Thailand’s ‘smart cities’ dream will first focus on environment and smart power
Thailand is working to develop smart cities to stimulate the economy and improve people’s quality of life, Digital Economy and Society Minister Chaiwut Thanakamanusorn said at the virtual "Thailand Move On: Reshaping Smart City Landscape" forum.
The forum, organised by Nation TV, kicked off on December 15.
The development of smart cities is part of the government’s 20-year Thailand 4.0 strategy.
A smart city is defined as one that utilises modern technology and innovation to sustainably facilitate management, boost economic value and improve residents’ quality of life. This can be achieved with the cooperation of the public and private sectors.
A prosperous future
Chaiwut said the environment and energy play a key part in development, especially since cities are expanding exponentially.
He pointed out that the Asean population is expected to rise by 84 million people by 2030. As of 2020, the region’s population was estimated at 661.5 million.
"Expanding cities offer opportunities in economic growth, employment, a better quality of life, trade, investment and business,” he said.
“However, they also pose challenges such as pollution, crimes, traffic jams and dangers to life and property.”

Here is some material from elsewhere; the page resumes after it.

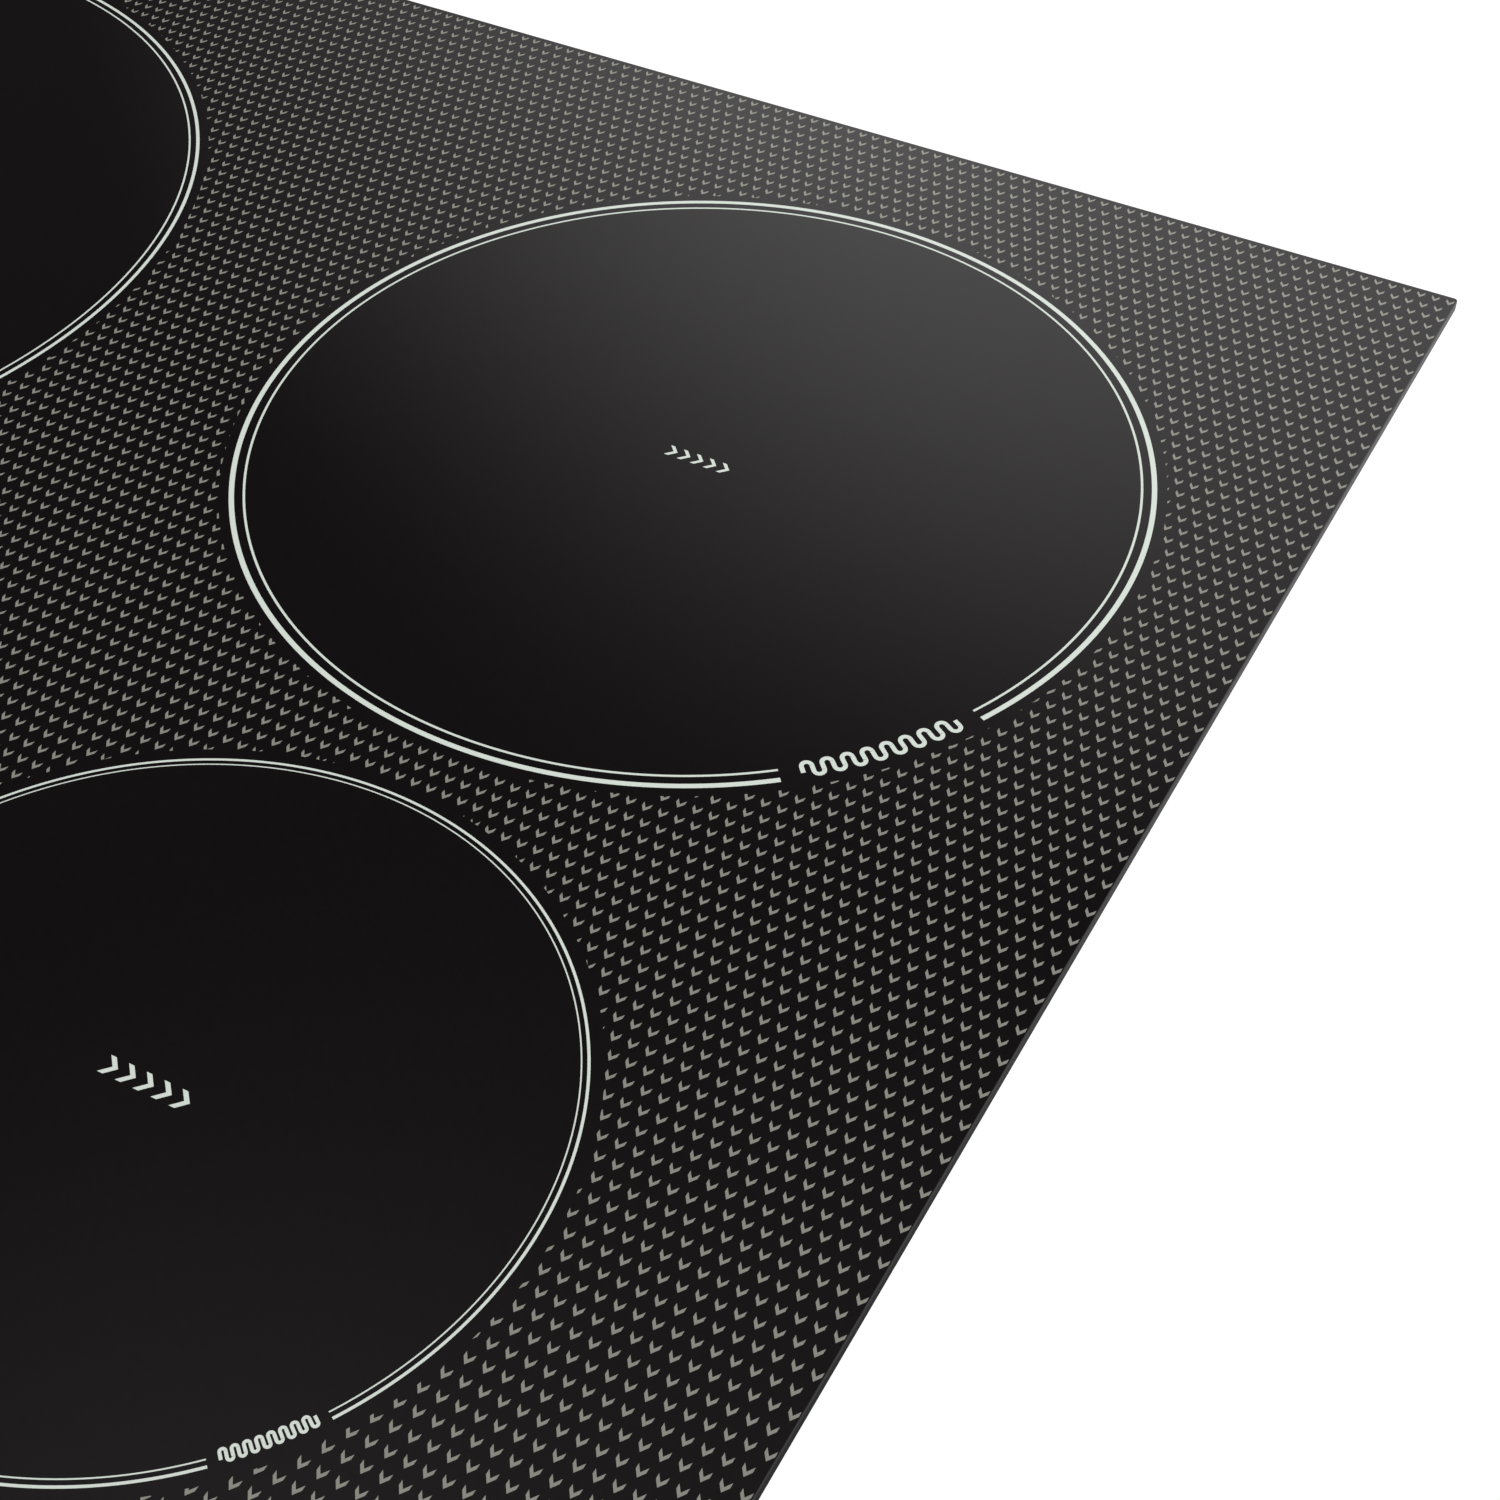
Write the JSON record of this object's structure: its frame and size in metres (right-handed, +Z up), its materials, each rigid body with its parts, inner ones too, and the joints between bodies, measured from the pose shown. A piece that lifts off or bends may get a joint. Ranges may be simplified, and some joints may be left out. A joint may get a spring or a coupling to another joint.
{
  "type": "electric induction cooktop",
  "caption": "Built-in induction cooktop: black glass-ceramic plate with ring-marked cooking zones over a shallow steel case that drops into a worktop cut-out.",
  "frame": {"origin": "centre of the underside of the base panel's bounding box, at the lowest level of the case", "axes": "+X to the right along the cooktop's width, +Y to the rear, -Y towards the cook, +Z up out of the glass"},
  "size_m": [0.58, 0.51, 0.056],
  "materials": {
    "black_glass": "polished black glass-ceramic with printed rings and marks",
    "silicone": "cured black sealant",
    "foam_seal": "closed-cell foam strip",
    "case_steel": "zinc-coated sheet steel",
    "screw_steel": "zinc-plated steel",
    "spring_steel": "spring steel",
    "aluminium_sheet": "plain aluminium sheet",
    "carrier_plastic": "glass-filled heat-resistant plastic",
    "litz_wire": "enamelled stranded wire",
    "ferrite": "sintered ferrite, dark grey",
    "mica": "mica and fibre insulation",
    "ceramic": "white ceramic cap",
    "circuit_board": "green solder mask",
    "heatsink_aluminium": "extruded aluminium",
    "black_plastic": "moulded black plastic",
    "motor_steel": "turned steel",
    "capacitor_film": "plastic-cased capacitors",
    "choke_copper": "enamelled copper wire on a ring core",
    "display_red": "smoked red display window",
    "ribbon_grey": "grey ribbon cable",
    "wire_silicone": "silicone-sleeved wire",
    "terminal_plastic": "moulded off-white plastic",
    "terminal_brass": "brass screws"
  },
  "bodies": {
    "hob": {"glass_top": "black_glass", "glass_bond": "silicone", "seal_strip": "foam_seal", "case_frame": "case_steel", "base_panel": "case_steel", "clip_brackets": "case_steel", "case_screws": "screw_steel", "coil_screws": "screw_steel", "standoffs": "screw_steel", "touch_springs": "spring_steel", "sensor_spring_rear_right": "spring_steel", "sensor_spring_front_right": "spring_steel", "sensor_spring_rear_left": "spring_steel", "sensor_spring_front_left": "spring_steel", "coil_plate": "aluminium_sheet", "coil_carrier_rear_right": "carrier_plastic", "coil_carrier_front_right": "carrier_plastic", "coil_carrier_rear_left": "carrier_plastic", "coil_carrier_front_left": "carrier_plastic", "winding_rear_right": "litz_wire", "winding_front_right": "litz_wire", "winding_rear_left": "litz_wire", "winding_front_left": "litz_wire", "ferrites_rear_right": "ferrite", "ferrites_front_right": "ferrite", "ferrites_rear_left": "ferrite", "ferrites_front_left": "ferrite", "insulation_rear_right": "mica", "insulation_front_right": "mica", "insulation_rear_left": "mica", "insulation_front_left": "mica", "power_board_left": "circuit_board", "power_board_right": "circuit_board", "control_board": "circuit_board", "heatsinks": "heatsink_aluminium", "power_transistors": "black_plastic", "relays": "black_plastic", "fan_housings": "black_plastic", "control_carrier": "black_plastic", "cable_clamp": "black_plastic", "fan_motors": "motor_steel", "capacitors": "capacitor_film", "filter_chokes": "choke_copper", "display_modules": "display_red", "control_ribbon": "ribbon_grey", "coil_leads": "wire_silicone", "wiring_harness": "wire_silicone", "terminal_block": "terminal_plastic", "terminal_screws": "terminal_brass"},
    "spring_clip_front_left": {"spring_clip_front_left": "spring_steel"},
    "spring_clip_front_right": {"spring_clip_front_right": "spring_steel"},
    "spring_clip_rear_left": {"spring_clip_rear_left": "spring_steel"},
    "spring_clip_rear_right": {"spring_clip_rear_right": "spring_steel"},
    "terminal_cover": {"terminal_cover": "terminal_plastic"},
    "fan_impeller_left": {"fan_impeller_left": "black_plastic"},
    "fan_impeller_right": {"fan_impeller_right": "black_plastic"},
    "sensor_rear_right": {"sensor_rear_right": "ceramic"},
    "sensor_front_right": {"sensor_front_right": "ceramic"},
    "sensor_rear_left": {"sensor_rear_left": "ceramic"},
    "sensor_front_left": {"sensor_front_left": "ceramic"}
  },
  "joints": [
    {"name": "fan_left_spin", "type": "hinge", "parent": "hob", "child": "fan_impeller_left", "pos_m": [-0.16, 0.128, 0.015], "axis": [0, 0, 1], "continuous": true},
    {"name": "fan_right_spin", "type": "hinge", "parent": "hob", "child": "fan_impeller_right", "pos_m": [0.16, 0.128, 0.015], "axis": [0, 0, 1], "continuous": true},
    {"name": "sensor_rear_right_press", "type": "slide", "parent": "hob", "child": "sensor_rear_right", "axis": [0, 0, 1], "range_m": [-0.002, 0], "stiffness_N_per_m": 300, "springref_m": 0.002, "deforming": ["sensor_spring_rear_right"]},
    {"name": "sensor_front_right_press", "type": "slide", "parent": "hob", "child": "sensor_front_right", "axis": [0, 0, 1], "range_m": [-0.002, 0], "stiffness_N_per_m": 300, "springref_m": 0.002, "deforming": ["sensor_spring_front_right"]},
    {"name": "sensor_rear_left_press", "type": "slide", "parent": "hob", "child": "sensor_rear_left", "axis": [0, 0, 1], "range_m": [-0.002, 0], "stiffness_N_per_m": 300, "springref_m": 0.002, "deforming": ["sensor_spring_rear_left"]},
    {"name": "sensor_front_left_press", "type": "slide", "parent": "hob", "child": "sensor_front_left", "axis": [0, 0, 1], "range_m": [-0.002, 0], "stiffness_N_per_m": 300, "springref_m": 0.002, "deforming": ["sensor_spring_front_left"]},
    {"name": "clip_front_left_flex", "type": "hinge", "parent": "hob", "child": "spring_clip_front_left", "pos_m": [-0.2764, -0.16, 0.04], "axis": [0, 1, 0], "range_deg": [-6, 0], "stiffness_Nm_per_rad": 0.2, "springref_deg": 5.73},
    {"name": "clip_front_right_flex", "type": "hinge", "parent": "hob", "child": "spring_clip_front_right", "pos_m": [0.2764, -0.16, 0.04], "axis": [0, 1, 0], "range_deg": [0, 6], "stiffness_Nm_per_rad": 0.2, "springref_deg": -5.73},
    {"name": "clip_rear_left_flex", "type": "hinge", "parent": "hob", "child": "spring_clip_rear_left", "pos_m": [-0.2764, 0.16, 0.04], "axis": [0, 1, 0], "range_deg": [-6, 0], "stiffness_Nm_per_rad": 0.2, "springref_deg": 5.73},
    {"name": "clip_rear_right_flex", "type": "hinge", "parent": "hob", "child": "spring_clip_rear_right", "pos_m": [0.2764, 0.16, 0.04], "axis": [0, 1, 0], "range_deg": [0, 6], "stiffness_Nm_per_rad": 0.2, "springref_deg": -5.73},
    {"name": "terminal_cover_hinge", "type": "hinge", "parent": "hob", "child": "terminal_cover", "pos_m": [0.145, 0.1945, 0.0029], "axis": [-1, 0, 0], "range_deg": [0, 90]}
  ]
}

He explained that Thailand is working to develop smart cities based on citizens’ demands, terrain and culture. The focus is on:
- Environment: Ensuring all operations are eco-friendly.
- Economy: Helping residents use technology to generate revenue.
- Mobility: Making infrastructure convenient and safe.
- Governance: Making governance fair and transparent, and also encouraging people’s participation.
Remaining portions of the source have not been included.